§ **Problem to work on**:
Give only the number of lines below that contain the word "bodies".

--- START ---

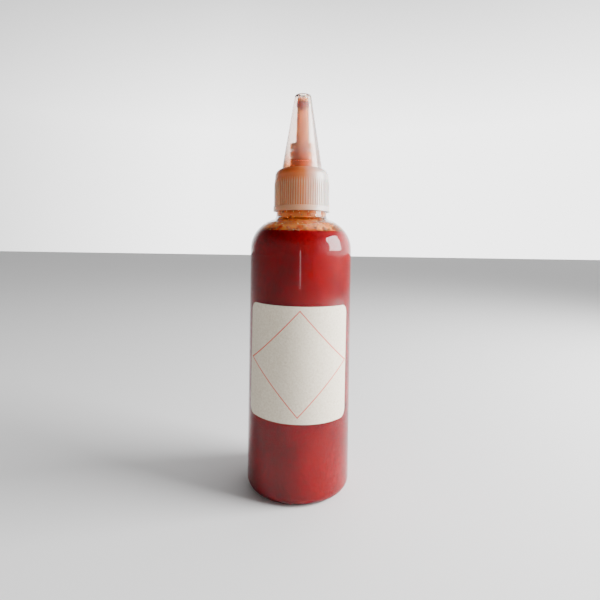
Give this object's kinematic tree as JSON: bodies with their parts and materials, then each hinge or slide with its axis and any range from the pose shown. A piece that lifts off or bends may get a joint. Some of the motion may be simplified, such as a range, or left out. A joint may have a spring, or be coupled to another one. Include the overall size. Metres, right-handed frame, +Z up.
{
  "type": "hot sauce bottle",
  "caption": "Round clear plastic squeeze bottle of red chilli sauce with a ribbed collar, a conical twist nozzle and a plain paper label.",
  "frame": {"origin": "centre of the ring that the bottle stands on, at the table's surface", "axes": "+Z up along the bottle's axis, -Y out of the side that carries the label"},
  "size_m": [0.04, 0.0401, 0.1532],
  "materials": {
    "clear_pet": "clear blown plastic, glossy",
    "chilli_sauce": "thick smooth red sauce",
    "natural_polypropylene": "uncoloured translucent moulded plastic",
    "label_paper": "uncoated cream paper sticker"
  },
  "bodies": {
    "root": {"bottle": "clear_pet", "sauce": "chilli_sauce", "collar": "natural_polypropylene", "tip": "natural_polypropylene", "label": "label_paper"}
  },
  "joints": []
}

--- END ---

§ **Full answer**:
2